Each line containing the word "OpenSCAD" needs to be copied.

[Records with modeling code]
····················
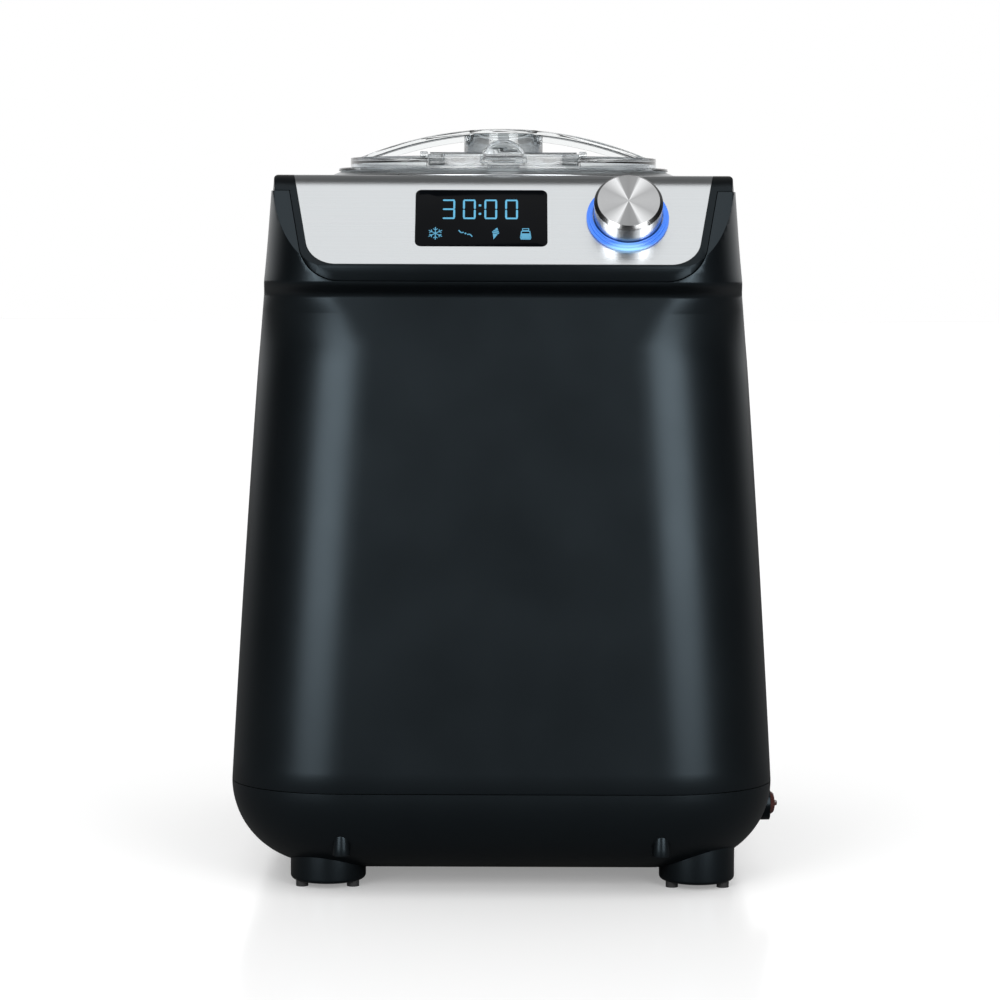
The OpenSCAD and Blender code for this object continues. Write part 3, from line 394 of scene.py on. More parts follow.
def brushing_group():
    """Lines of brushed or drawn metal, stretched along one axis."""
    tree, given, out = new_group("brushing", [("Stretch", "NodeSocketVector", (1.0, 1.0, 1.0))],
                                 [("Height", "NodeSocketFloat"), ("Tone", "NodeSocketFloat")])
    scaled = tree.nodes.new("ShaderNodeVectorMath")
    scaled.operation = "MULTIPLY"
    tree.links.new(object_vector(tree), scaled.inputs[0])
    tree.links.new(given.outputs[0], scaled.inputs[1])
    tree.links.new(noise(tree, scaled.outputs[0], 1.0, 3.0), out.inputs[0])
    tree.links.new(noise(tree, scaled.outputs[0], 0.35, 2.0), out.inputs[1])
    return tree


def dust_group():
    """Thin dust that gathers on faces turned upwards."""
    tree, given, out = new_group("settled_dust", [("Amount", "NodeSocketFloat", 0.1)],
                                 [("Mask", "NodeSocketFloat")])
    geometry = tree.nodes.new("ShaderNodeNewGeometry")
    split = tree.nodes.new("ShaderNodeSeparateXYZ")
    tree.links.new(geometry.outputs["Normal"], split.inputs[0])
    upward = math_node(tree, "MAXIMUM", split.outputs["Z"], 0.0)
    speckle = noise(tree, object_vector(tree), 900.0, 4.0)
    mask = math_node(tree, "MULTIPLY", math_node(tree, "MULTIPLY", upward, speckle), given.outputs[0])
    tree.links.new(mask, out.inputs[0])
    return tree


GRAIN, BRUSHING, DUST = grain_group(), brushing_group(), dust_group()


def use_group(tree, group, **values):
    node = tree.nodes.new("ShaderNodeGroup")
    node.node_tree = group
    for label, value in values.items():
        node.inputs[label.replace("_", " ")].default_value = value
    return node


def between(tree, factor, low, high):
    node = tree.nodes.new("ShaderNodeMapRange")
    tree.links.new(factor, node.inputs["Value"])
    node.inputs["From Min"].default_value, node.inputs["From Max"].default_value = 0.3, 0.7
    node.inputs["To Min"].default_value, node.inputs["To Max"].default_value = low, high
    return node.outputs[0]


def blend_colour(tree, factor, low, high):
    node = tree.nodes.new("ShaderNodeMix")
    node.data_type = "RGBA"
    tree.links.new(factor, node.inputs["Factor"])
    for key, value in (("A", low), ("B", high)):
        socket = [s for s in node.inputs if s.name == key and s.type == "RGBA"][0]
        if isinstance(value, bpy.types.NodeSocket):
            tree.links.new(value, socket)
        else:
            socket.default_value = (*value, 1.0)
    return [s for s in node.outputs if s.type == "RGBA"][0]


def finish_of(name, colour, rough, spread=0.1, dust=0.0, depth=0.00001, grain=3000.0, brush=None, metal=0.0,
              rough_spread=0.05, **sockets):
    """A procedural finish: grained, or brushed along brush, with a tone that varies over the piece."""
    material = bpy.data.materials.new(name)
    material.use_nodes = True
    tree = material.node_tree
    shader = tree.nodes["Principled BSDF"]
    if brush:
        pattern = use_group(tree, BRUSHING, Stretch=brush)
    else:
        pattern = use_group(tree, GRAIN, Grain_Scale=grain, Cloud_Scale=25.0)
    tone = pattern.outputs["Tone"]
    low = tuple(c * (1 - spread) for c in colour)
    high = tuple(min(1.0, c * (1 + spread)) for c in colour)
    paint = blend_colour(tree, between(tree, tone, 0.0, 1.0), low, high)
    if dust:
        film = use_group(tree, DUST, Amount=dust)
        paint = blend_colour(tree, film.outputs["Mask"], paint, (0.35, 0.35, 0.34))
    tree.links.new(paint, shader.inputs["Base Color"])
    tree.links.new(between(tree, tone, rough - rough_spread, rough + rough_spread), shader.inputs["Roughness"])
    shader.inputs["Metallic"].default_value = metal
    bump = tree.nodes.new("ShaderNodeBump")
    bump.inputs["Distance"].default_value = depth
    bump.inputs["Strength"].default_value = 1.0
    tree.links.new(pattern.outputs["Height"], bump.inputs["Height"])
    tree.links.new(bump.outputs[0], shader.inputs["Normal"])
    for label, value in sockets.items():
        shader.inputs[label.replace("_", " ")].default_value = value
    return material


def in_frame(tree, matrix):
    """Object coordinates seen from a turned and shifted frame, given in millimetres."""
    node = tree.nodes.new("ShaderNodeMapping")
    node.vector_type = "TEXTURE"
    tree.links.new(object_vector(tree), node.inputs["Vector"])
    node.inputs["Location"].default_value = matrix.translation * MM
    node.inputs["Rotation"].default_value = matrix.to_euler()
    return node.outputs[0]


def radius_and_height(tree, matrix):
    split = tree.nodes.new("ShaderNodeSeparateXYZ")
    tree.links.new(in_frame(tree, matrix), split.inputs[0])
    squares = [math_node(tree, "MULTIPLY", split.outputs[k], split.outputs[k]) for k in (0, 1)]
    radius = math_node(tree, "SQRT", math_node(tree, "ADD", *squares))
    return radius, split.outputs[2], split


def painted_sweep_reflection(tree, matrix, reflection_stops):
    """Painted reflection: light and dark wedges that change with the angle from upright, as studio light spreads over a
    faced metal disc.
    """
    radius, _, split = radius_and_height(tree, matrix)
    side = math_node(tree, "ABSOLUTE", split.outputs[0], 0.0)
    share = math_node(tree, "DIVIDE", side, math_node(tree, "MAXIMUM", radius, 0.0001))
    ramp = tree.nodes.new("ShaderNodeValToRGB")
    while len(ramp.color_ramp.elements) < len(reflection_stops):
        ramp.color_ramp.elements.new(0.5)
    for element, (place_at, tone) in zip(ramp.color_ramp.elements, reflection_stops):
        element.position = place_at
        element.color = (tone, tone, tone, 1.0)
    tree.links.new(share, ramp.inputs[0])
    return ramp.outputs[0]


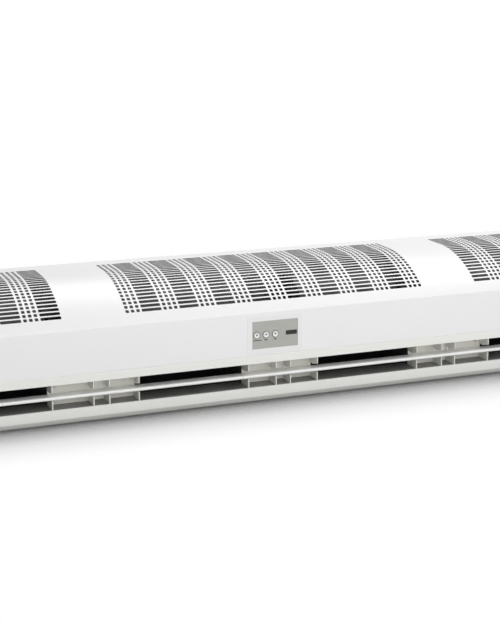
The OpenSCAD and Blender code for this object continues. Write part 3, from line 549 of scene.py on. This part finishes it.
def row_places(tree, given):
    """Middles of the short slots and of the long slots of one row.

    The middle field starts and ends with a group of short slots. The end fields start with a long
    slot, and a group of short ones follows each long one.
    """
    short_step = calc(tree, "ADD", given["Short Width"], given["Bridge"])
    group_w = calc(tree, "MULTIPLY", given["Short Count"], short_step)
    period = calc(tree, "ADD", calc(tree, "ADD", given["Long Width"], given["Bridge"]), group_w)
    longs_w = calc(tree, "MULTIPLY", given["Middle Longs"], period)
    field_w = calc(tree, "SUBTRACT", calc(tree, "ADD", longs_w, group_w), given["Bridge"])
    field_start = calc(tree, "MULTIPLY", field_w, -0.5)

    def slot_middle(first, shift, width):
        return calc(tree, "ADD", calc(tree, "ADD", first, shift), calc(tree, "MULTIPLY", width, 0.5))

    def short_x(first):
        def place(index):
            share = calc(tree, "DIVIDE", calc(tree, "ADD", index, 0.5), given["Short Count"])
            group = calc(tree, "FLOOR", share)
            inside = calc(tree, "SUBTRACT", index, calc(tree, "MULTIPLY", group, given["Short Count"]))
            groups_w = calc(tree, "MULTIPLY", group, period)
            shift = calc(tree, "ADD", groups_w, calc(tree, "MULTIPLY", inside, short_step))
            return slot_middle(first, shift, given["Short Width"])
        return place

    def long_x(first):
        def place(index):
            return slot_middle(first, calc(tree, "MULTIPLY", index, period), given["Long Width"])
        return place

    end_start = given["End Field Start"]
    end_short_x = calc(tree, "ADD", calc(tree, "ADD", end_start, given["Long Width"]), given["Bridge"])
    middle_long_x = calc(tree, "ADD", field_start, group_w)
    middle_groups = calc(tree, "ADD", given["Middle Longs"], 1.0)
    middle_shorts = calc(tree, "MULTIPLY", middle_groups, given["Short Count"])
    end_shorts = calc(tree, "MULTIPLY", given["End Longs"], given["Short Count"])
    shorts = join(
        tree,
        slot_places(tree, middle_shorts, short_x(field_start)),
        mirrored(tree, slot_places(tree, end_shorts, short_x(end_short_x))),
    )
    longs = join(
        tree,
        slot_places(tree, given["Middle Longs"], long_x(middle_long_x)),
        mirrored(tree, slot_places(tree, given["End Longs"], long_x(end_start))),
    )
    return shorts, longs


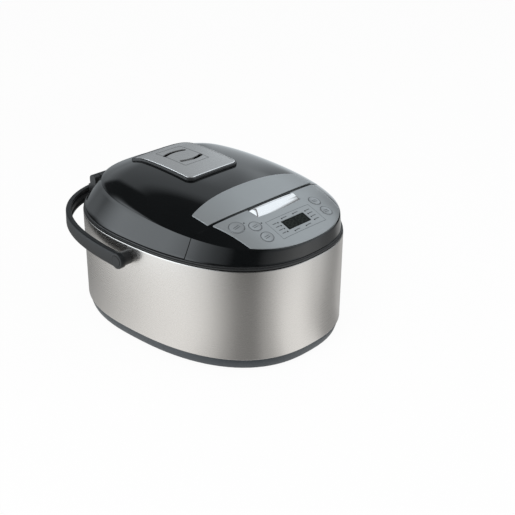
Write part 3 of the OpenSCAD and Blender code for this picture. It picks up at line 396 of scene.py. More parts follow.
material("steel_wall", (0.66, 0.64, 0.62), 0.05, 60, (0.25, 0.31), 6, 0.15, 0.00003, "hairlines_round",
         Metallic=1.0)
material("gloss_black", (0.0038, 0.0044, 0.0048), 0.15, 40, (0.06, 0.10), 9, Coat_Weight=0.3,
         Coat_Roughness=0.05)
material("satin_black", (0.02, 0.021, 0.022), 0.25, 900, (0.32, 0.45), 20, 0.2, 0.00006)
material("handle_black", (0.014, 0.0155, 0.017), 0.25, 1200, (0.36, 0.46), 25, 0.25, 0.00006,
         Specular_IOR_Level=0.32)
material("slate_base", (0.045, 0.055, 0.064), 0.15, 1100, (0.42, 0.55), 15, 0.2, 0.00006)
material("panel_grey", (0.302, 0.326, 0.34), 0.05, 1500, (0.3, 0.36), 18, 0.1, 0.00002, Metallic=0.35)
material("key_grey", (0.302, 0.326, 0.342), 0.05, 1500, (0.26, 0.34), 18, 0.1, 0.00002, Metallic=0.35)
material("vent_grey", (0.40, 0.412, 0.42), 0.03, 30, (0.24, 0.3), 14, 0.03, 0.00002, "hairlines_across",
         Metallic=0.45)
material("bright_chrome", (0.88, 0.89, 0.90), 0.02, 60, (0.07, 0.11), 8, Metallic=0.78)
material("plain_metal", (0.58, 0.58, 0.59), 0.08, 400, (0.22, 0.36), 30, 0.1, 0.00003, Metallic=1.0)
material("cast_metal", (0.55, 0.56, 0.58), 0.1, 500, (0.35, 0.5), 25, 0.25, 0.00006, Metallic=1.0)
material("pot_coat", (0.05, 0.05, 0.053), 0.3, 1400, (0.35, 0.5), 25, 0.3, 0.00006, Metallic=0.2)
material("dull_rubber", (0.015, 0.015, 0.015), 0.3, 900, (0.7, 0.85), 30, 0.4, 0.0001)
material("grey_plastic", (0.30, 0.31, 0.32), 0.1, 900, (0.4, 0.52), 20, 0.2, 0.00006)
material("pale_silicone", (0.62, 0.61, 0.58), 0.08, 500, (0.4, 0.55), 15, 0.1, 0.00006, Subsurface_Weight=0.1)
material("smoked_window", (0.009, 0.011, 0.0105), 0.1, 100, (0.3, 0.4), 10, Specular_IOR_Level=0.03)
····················
§ **Finished exercise**:
The OpenSCAD and Blender code for this object continues. Write part 3, from line 394 of scene.py on. More parts follow.
The OpenSCAD and Blender code for this object continues. Write part 3, from line 549 of scene.py on. This part finishes it.
Write part 3 of the OpenSCAD and Blender code for this picture. It picks up at line 396 of scene.py. More parts follow.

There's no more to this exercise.